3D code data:
## begin
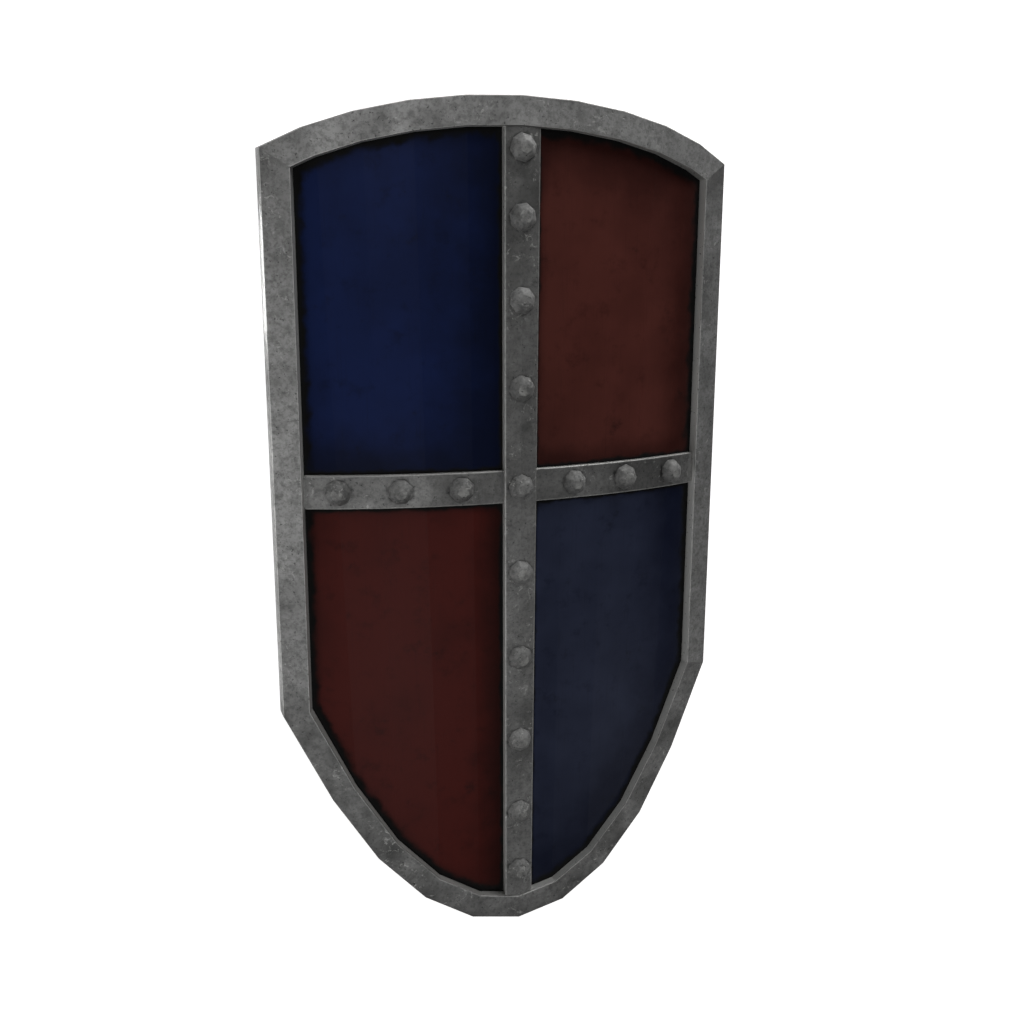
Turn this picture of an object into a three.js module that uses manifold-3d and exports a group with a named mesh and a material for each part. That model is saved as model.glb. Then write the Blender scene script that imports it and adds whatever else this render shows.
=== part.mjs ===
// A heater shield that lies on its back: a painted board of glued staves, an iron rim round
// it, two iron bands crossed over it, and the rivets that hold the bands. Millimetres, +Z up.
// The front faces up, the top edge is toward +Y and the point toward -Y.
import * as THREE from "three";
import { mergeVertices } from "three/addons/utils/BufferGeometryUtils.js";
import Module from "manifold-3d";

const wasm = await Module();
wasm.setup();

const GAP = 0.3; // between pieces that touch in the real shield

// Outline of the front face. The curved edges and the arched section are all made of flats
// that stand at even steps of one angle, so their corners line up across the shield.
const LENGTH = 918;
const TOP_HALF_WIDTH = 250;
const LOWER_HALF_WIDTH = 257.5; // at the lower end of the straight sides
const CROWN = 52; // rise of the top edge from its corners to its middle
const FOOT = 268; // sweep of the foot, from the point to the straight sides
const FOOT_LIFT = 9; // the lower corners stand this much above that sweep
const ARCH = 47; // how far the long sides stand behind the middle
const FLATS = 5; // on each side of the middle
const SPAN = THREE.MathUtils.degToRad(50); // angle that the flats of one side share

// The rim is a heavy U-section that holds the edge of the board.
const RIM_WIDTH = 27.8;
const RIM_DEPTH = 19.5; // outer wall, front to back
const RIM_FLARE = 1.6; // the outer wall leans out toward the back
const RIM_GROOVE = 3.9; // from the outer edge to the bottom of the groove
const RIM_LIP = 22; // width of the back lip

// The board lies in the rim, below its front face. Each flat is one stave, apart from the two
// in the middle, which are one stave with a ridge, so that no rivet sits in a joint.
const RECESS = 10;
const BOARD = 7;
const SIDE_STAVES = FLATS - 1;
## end
## begin
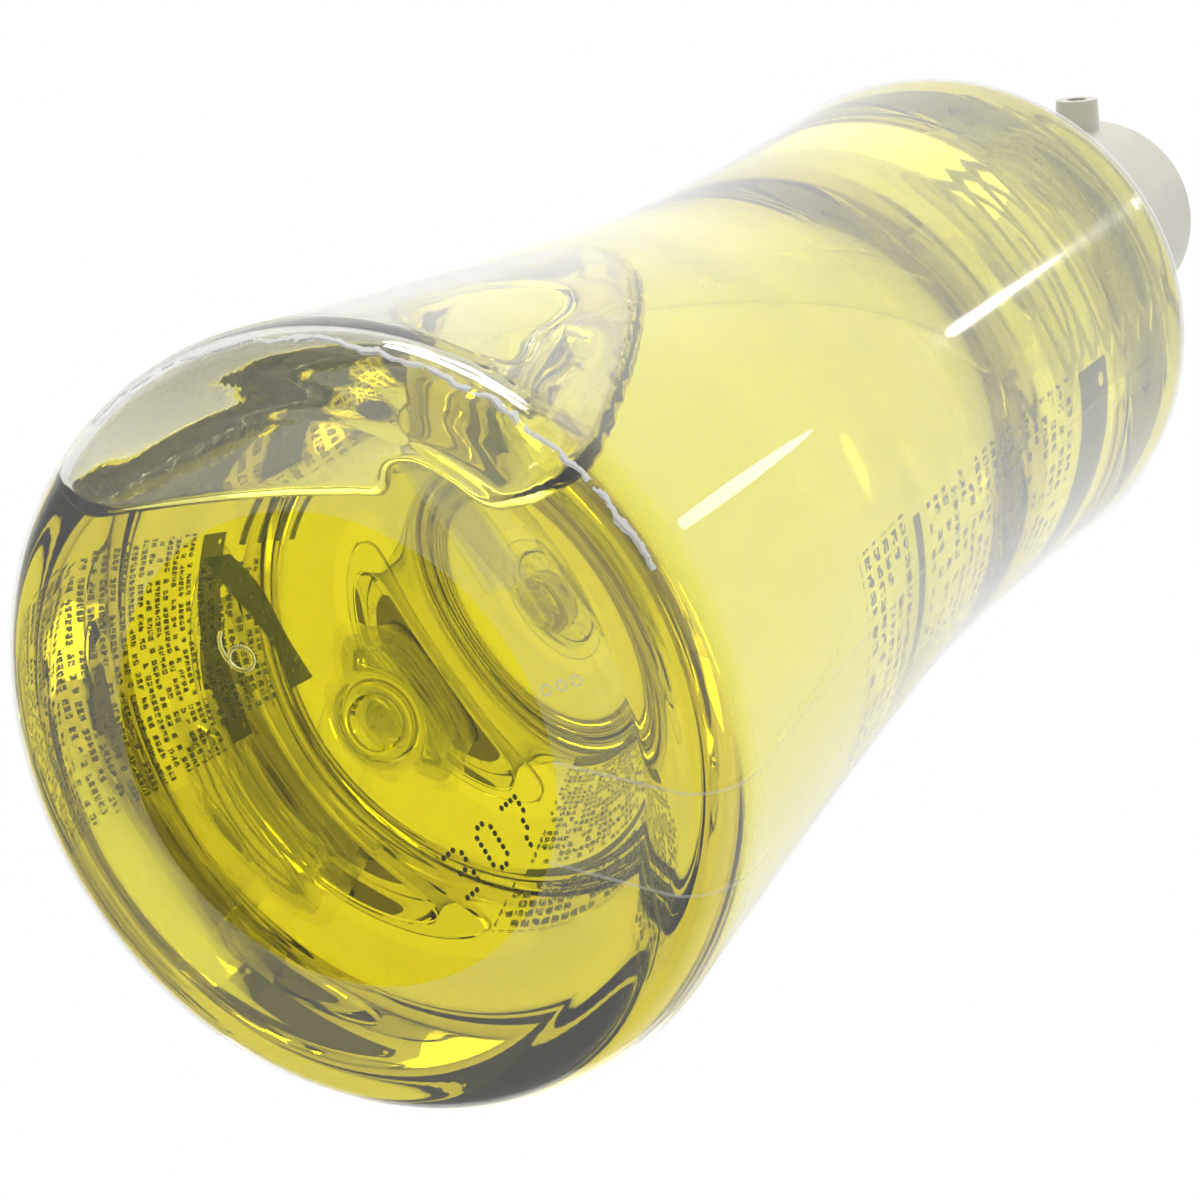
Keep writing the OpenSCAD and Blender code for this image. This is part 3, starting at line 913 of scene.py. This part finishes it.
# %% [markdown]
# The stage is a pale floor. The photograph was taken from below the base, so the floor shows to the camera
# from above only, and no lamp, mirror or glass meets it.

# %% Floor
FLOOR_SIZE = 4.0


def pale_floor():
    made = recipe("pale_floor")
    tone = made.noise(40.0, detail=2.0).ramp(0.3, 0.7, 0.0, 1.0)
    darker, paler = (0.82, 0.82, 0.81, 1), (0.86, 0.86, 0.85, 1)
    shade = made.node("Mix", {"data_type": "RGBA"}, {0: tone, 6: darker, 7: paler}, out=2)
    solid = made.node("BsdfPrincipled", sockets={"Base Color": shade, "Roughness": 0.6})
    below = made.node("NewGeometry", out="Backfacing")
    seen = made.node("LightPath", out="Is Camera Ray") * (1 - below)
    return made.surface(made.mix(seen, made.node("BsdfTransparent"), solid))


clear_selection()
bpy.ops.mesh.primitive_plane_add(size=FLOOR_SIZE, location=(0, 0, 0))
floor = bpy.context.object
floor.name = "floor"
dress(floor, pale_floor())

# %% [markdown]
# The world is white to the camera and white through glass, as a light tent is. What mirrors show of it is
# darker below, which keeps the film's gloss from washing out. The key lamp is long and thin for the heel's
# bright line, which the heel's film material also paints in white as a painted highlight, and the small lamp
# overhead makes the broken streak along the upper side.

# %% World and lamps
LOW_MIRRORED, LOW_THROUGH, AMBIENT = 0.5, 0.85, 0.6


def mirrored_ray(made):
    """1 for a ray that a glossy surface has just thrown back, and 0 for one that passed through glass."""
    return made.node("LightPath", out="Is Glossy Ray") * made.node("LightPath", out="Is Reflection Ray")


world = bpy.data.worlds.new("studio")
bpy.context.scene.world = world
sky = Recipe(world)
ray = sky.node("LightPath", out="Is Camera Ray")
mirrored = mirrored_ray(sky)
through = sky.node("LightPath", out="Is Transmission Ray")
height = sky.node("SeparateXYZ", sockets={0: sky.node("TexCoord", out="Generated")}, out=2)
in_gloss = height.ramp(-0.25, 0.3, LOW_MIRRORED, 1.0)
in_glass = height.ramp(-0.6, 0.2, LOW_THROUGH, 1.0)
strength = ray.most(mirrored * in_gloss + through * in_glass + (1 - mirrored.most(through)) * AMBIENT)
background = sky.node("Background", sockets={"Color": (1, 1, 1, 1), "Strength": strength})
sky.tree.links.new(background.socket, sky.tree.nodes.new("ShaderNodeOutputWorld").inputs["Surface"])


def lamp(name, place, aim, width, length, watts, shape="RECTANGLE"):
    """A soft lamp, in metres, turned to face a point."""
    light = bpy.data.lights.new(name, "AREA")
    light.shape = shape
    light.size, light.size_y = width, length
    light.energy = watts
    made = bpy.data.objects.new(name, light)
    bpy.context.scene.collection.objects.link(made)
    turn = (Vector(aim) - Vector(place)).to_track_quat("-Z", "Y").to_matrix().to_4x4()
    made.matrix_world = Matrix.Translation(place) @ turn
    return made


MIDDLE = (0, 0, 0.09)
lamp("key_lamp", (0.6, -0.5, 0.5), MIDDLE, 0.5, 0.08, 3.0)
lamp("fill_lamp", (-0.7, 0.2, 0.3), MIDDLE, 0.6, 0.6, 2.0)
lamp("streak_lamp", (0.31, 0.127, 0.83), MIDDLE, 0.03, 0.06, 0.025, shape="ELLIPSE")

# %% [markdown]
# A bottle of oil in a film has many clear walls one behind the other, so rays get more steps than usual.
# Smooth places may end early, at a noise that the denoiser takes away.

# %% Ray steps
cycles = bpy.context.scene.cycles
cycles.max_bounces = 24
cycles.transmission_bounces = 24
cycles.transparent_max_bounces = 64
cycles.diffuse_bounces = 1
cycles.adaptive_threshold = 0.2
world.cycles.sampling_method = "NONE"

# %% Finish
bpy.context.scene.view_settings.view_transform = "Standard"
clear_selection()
## end
WHAT IS ASKED: List all lines above in which the string "shows" appears.

EXPECTED OUTPUT:
Turn this picture of an object into a three.js module that uses manifold-3d and exports a group with a named mesh and a material for each part. That model is saved as model.glb. Then write the Blender scene script that imports it and adds whatever else this render shows.
# The stage is a pale floor. The photograph was taken from below the base, so the floor shows to the camera